Tribunale di Milano, Sez. Spec. in materia di impresa, 19 febbraio 2015, n. 2271 Con la sentenza n. 2271/2015 dello scorso 19 febbraio, la Sezione Specializzata in materia di impresa del Tribunale di Milano è tornata a occuparsi di un tema che contrappone da anni i fabbricanti di autovetture e i produttori di componenti: quello dell’ambito della cosiddetta “clausola di riparazione”.
La vicenda ha interessato una nota casa automobilistica tedesca che aveva convenuto in giudizio due aziende italiane che commercializzavano “repliche” di cerchioni per le sue autovetture; tali cerchioni erano stati registrati separatamente come modelli comunitari presso l’OAMI. Secondo la ricostruzione di parte attrice, quest’attività costituiva un caso “da manuale” di violazione dei diritti di privativa industriali; sulla base di ciò, chiedeva non solo l’inibitoria, ma anche l’ordine di ritiro dal commercio e la distruzione dei prodotti circolanti, oltre che la condanna al risarcimento dei danni.

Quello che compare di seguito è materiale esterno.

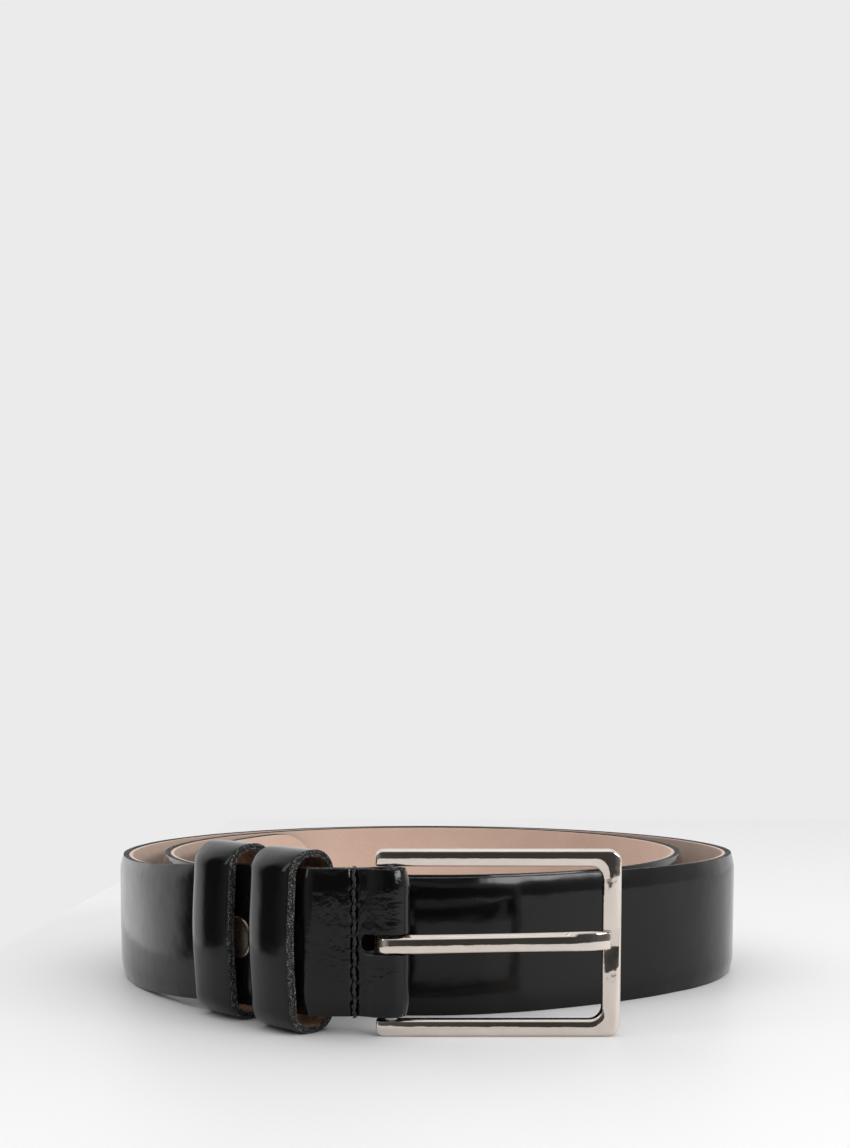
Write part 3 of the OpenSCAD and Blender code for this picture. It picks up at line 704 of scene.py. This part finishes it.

L’unica convenuta costituitasi in giudizio (l’altra era fallita nel frattempo) argomentava, al contrario, che la sua attività era assolutamente lecita giacché si fondava sulla cd. “clausola di riparazione” così come prevista dall’art. 110 del Regolamento n. 6/2002/CE per i modelli comunitari, e dall’art. 241 Codice della proprietà industriale per i modelli nazionali. In sostanza, tale clausola consente la produzione e vendita di componenti (nel caso di specie, i cerchioni) anche se brevettati come modelli, laddove hanno il solo scopo di ripristinare l’estetica dell’originario prodotto complesso cui accedono (nel caso di specie, l’autovettura).
La convenuta sosteneva, in particolare, che l’attività dei produttori di cerchioni ricadesse per definizione nell’ambito della clausola di riparazione, sulla considerazione che trattasi a tutti gli effetti di “pezzi di ricambio”. Tali difese, traggono il loro fondamento sulla tesi dell’esistenza di una distinzione tra “pezzo di ricambio”, compreso nell’ambito della clausola di riparazione, e “accessorio” (cioè, componente opzionale), estraneo ad essa.

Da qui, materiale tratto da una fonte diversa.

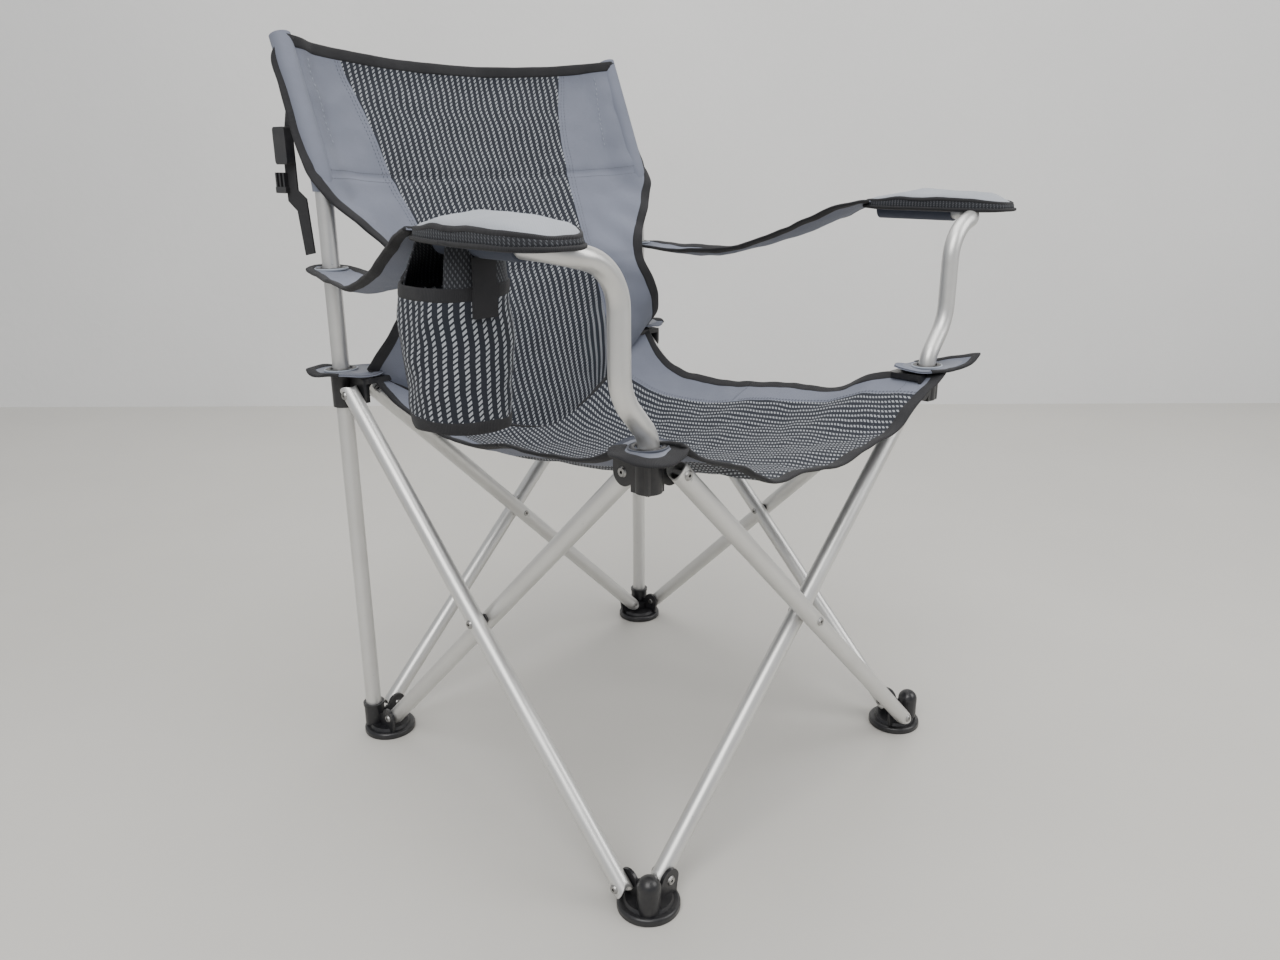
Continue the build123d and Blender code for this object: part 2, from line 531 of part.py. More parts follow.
def back_panel():
    """The back, hung between the two pockets and sewn to the seat along its lower edge."""
    inside = UPRIGHT_PLACE - TUBE_R - CLOTH_T - CLOTH_GAP
    _, (_, knee_y, knee_z), (_, _, top_z) = upright_axis(1)
    lean = tan(radians(UPRIGHT_LEAN_DEG))
    stations = []
    for z, behind, below in ((top_z - 4, 34, 14), ((top_z + knee_z) / 2, 42, 12)):
        y = knee_y + (z - knee_z) * lean
        stations.append((inside, (y, z), (y + behind, z - below)))
    stations.append((inside, (knee_y - 4, knee_z + 3), (knee_y + 34, knee_z - 9)))
    for inward, back, up, behind, below in BACK_STATIONS:
        y, z = CORNER + back, HUB_TOP + up
        stations.append((UPRIGHT_PLACE - inward, (y, z), (y + behind, z - below)))
    return hammock(stations, CLOTH_T)

# ---------------------------------------------------------------- cup holder and carry strap
def cup_shape(grow, z0, z1):
    """An upright oval prism about the cup holder's middle."""
    oval = Ellipse(CUP_WIDTH / 2 + grow, CUP_LENGTH / 2 + grow)
    return Pos(-CUP_X, CUP_Y, z0) * extrude(oval, z1 - z0)

def cup_holder():
    """The bag under the sitter's right arm, open at the top."""
    inside = cup_shape(-CUP_WALL, CUP_BOTTOM_Z + CUP_WALL, CUP_TOP_Z + 1)
    return cup_shape(0, CUP_BOTTOM_Z, CUP_TOP_Z) - inside

def cup_tabs():
    """The two tabs that hang the bag: one from the tunnel and one from the back end of the pad."""
    x, _, _ = post_corners(-1)[-1]
    low, top = CUP_TOP_Z - TAB_W, CUP_TOP_Z
    front_y, rear_y = CUP_Y - CUP_LENGTH / 2, CUP_Y + CUP_LENGTH / 2
    near_x, far_x = x - TAB_W / 2, x + TAB_W / 2
    front = span(near_x, far_x, front_y - WEBBING_T, front_y, low, PAD_BOTTOM_Z - TUBE_R)
    front += span(near_x, far_x, front_y, front_y + 5, low, top)
    front -= tunnel_bar(-1, TUBE_R + TUNNEL_WALL, True)
    outline = Polyline(
        (rear_y - 5, low),
        (rear_y + WEBBING_T, low),
        (rear_y + WEBBING_T, top + 2),
        (PAD_REAR_Y - 1, PAD_BOTTOM_Z),
        (PAD_REAR_Y - 4, PAD_BOTTOM_Z),
        (rear_y - 0.5, top),
        (rear_y - 5, top),
        (rear_y - 5, low),
    )
    rear = plate_x(make_face(outline), near_x, far_x)
    return [front - cup_shape(0, CUP_BOTTOM_Z, top), rear - cup_shape(0, CUP_BOTTOM_Z, top)]

def carry_strap():
    """The webbing that ties the folded chair, sewn to the right pocket and hanging behind it."""
    points = [(STRAP_Y + back, UPRIGHT_BEND_Z + up) for back, up in STRAP_OUTLINE]
    outline = Polyline(*points, points[0])
    strap = plate_x(make_face(outline), STRAP_X - WEBBING_T, STRAP_X)
    return strap - pipe(upright_axis(-1), [UPRIGHT_BEND_R], TUBE_R + CLOTH_T)

def buckle_socket():
    """The hollow half of the strap's buckle."""
    x1 = STRAP_X - WEBBING_T
    x0 = x1 - BUCKLE_T
    z0, z1 = UPRIGHT_BEND_Z + 40, UPRIGHT_BEND_Z + 86
    body = span(x0, x1, STRAP_Y - 16, STRAP_Y + 16, z0, z1)
    body = fillet(body.edges().filter_by(Axis.X), 5)
    return body - span(x0 + 3, x1 - 3, STRAP_Y - 12, STRAP_Y + 12, z0 - 1, z1 - 14)

def buckle_prong():
    """The half of the buckle with the sprung prongs."""
    x1 = STRAP_X - WEBBING_T
    x0 = x1 - BUCKLE_T / 2
    z0, z1 = UPRIGHT_BEND_Z + 4, UPRIGHT_BEND_Z + 12
    bar = span(x0, x1, STRAP_Y + 6, STRAP_Y + PRONG_BACK, z0, z1)
    bar = fillet(bar.edges().filter_by(Axis.X), 1.5)
    prongs = [span(x0, x1, STRAP_Y + y, STRAP_Y + y + 4, z1 - 2, z1 + 18) for y in (8, 18, 28)]
    return bar + prongs

# ---------------------------------------------------------------- the whole chair
def build():
    """Every node of the chair by name."""
    nodes = {}
    for side_name, corner in SIDES.items():
        for name, piece in side_of_frame(corner).items():
            nodes[f"{side_name}_{name}"] = piece
    for corner in CORNERS:
        front = corner.startswith("front")
        nodes[f"{corner}_foot"] = at_corner(corner, front_foot() if front else rear_foot())
        nodes[f"{corner}_hub"] = at_corner(corner, front_hub() if front else rear_hub())
        foot_pair = corner_rivets(FOOT_RIVET_Z, hub=False)
        hub_pair = corner_rivets(HUB_RIVET_Z, hub=True)
        nodes[f"{corner}_foot_rivets"] = at_corner(corner, Part() + foot_pair)
        nodes[f"{corner}_hub_rivets"] = at_corner(corner, Part() + hub_pair)
        nodes[f"{corner}_seat_corner"] = at_corner(corner, seat_corner(front))
    for name, side in (("right", -1), ("left", 1)):
        nodes[f"rear_{name}_upright"] = upright(side)
        nodes[f"{name}_upright_plug"] = upright_plug(side)
        nodes[f"{name}_back_pocket"] = back_pocket(side)
        nodes[f"{name}_arm_post"] = arm_post(side)
        nodes[f"{name}_arm_tunnel"] = arm_tunnel(side)
        nodes[f"{name}_arm_pad"] = arm_pad(side)
        nodes[f"{name}_arm_strap"] = arm_strap(side)
        nodes[f"{name}_arm_eyelet"] = arm_eyelet(side)
    nodes["seat_rear"] = seat_rear()
    nodes["seat_front"] = seat_front()
    nodes["back_panel"] = back_panel()
    nodes["cup_holder"] = cup_holder()
    nodes["cup_holder_tabs"] = Part() + cup_tabs()
    nodes["carry_strap"] = carry_strap()
    nodes["carry_buckle_socket"] = buckle_socket()
    nodes["carry_buckle_prong"] = buckle_prong()
    return nodes

NODES = build()
os.makedirs("parts", exist_ok=True)
for node_name, node in NODES.items():
    export_step(Pos(0, FRAME_SHIFT_Y, 0) * node, f"parts/{node_name}.step")
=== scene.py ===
import json
import math
import bpy
import numpy as np
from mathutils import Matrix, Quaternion, Vector, noise


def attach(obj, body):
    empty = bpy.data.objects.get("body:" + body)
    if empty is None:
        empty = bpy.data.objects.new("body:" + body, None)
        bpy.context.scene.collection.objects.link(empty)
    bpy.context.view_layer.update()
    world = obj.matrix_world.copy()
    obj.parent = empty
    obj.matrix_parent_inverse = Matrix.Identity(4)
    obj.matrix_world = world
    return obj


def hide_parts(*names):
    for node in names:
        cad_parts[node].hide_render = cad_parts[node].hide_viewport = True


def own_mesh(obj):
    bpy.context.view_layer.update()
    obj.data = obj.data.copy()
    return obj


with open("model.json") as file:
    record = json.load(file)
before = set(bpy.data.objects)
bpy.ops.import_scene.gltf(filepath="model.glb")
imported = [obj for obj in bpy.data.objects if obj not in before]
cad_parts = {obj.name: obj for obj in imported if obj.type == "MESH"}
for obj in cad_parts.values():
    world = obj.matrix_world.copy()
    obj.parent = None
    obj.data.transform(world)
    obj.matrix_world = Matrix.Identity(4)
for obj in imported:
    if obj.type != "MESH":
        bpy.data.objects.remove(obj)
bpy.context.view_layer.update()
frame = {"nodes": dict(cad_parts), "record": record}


# Sizes are in millimetres about the middle of the four feet, and mm() puts them in the frame.
BACK_SHIFT = 41.5
TUBE_R = 11.0
POST_AT = 269.5
UPRIGHT_AT = 282.0
STRAP_EYELET_Z = 673.0
PATCH_Z = 541.8                # of a seat corner's cloth on its hub
EYELET_LIFT = 2.1              # of the eyelet's middle over that cloth
PAD_UNDERSIDE_Z = 738.5
CUP_CENTRE = (-378.0, -117.0)
CUP_HALF = (44.5, 54.5)        # across and along
CUP_BOTTOM, CUP_TOP = 563, 700
CUP_FLOOR_Z = 564.5
RIPPLE = 0.5                   # of a binding along its edge
STITCH_WIDTH, STITCH_LIFT = 0.75, 0.35
SHARP_DEG = 32.0               # a corner of the hard parts that turns more than this stays sharp
STRIPE_SHARE = 0.42            # of the mesh's width that its light rows take


def mm(points):
    """Millimetres about the feet to metres in the frame."""
    return (np.asarray(points, float) - (0.0, BACK_SHIFT, 0.0)) / 1000.0


# ---------------------------------------------------------------- shaders
def material(name, colour, rough, metal=0.0, sheen=0.0, coat=0.0):
    """A material with its colour, and its nodes and links for more."""
    m = bpy.data.materials.new(name)
    m.use_nodes = True
    m.diffuse_color = (*colour, 1.0)
    nodes, links = m.node_tree.nodes, m.node_tree.links
    shader = nodes["Principled BSDF"]
    shader.inputs["Base Color"].default_value = (*colour, 1.0)
    shader.inputs["Roughness"].default_value = rough
    shader.inputs["Metallic"].default_value = metal
    shader.inputs["Sheen Weight"].default_value = sheen
    shader.inputs["Sheen Roughness"].default_value = 0.5
    shader.inputs["Coat Weight"].default_value = coat
    return m, nodes, links, shader


def math_node(nodes, links, kind, a, b=None, c=None):
    """A maths node on sockets or numbers, and its result."""
    node = nodes.new("ShaderNodeMath")
    node.operation = kind
    for i, value in enumerate((a, b, c)):
        if value is None:
            continue
        if isinstance(value, (int, float)):
            node.inputs[i].default_value = value
        else:
            links.new(value, node.inputs[i])
    return node.outputs[0]


def mix_colours(nodes, links, share, first, second):
    """Two colours mixed by a socket or number. A colour is a socket or three numbers."""
    node = nodes.new("ShaderNodeMix")
    node.data_type = "RGBA"
    for socket, value in ((node.inputs[0], share), (node.inputs[6], first), (node.inputs[7], second)):
        if isinstance(value, tuple):
            socket.default_value = (*value, 1.0)
        elif isinstance(value, (int, float)):
            socket.default_value = value
        else:
            links.new(value, socket)
    return node.outputs[2]


def cloth_coords(nodes, links):
    """How far across and along the cloth, in metres."""
    uv = nodes.new("ShaderNodeUVMap")
    uv.uv_map = "UVMap"
    split = nodes.new("ShaderNodeSeparateXYZ")
    links.new(uv.outputs[0], split.inputs[0])
    return split.outputs[0], split.outputs[1]


def noise_node(nodes, links, vector, scale, detail=3.0, rough=0.5):
    """A noise texture's value."""
    node = nodes.new("ShaderNodeTexNoise")
    node.inputs["Scale"].default_value = scale
    node.inputs["Detail"].default_value = detail
    node.inputs["Roughness"].default_value = rough
    if vector is not None:
        links.new(vector, node.inputs["Vector"])
    return node.outputs["Fac"]


def bump(nodes, links, shader, height, distance, strength=1.0, under=None):
    """A bump on a shader. It goes over another bump's normal if one is given."""
    node = nodes.new("ShaderNodeBump")
    node.inputs["Distance"].default_value = distance
    node.inputs["Strength"].default_value = strength
    links.new(height, node.inputs["Height"])
    if under is not None:
        links.new(under, node.inputs["Normal"])
    links.new(node.outputs[0], shader.inputs["Normal"])
    return node.outputs[0]


def object_coords(nodes):
    """The place on the object, in metres."""
    return nodes.new("ShaderNodeTexCoord").outputs["Object"]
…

Il Tribunale di Milano ha, tuttavia, considerato la qualificazione del cerchione come accessorio o pezzo di ricambio irrilevante e fuorviante. Esso ha, quindi, ribadito la propria ormai storica posizione sul punto: l’inapplicabilità della “clausola di riparazione” ai cerchioni per ruota oggetto di modello. La ragione dell’inapplicabilità starebbe, per i Giudici milanesi, nell’autonomia dell’estetica dei cerchioni rispetto all’estetica della vettura, confermata nei fatti proprio dall’esistenza di operatori specializzati nella sola produzione e vendita di cerchioni, senza vincoli di appartenenza ad alcuna casa automobilistica.
In sostanza, secondo i giudici milanesi, avendo il cerchione un’estetica propria del tutto indipendente dalle peculiarità della forma del veicolo, si deve escludere in radice che esso possa condizionare l’aspetto originario dell’autovettura e, quindi, che la sua vendita possa ritenersi finalizzata al “ripristino” di quello.
Sulla base di tali rilievi, il Tribunale ha dichiarato la contraffazione dei modelli dell’attrice, ne ha inibito la produzione, la commercializzazione e la promozione pubblicitaria, ha ordinato la pubblicazione del dispositivo della sentenza su un quotidiano e una rivista specializzata, e ordinato a entrambe il ritiro dal commercio e la distruzione dei cerchioni circolanti a propria cura e spese. Per il risarcimento dei danni nei confronti della sola convenuta non fallita (per l’altra, la questione dovrà discutersi in sede concorsuale) ha invece disposto la prosecuzione del giudizio, ritenendo necessaria ulteriore istruttoria.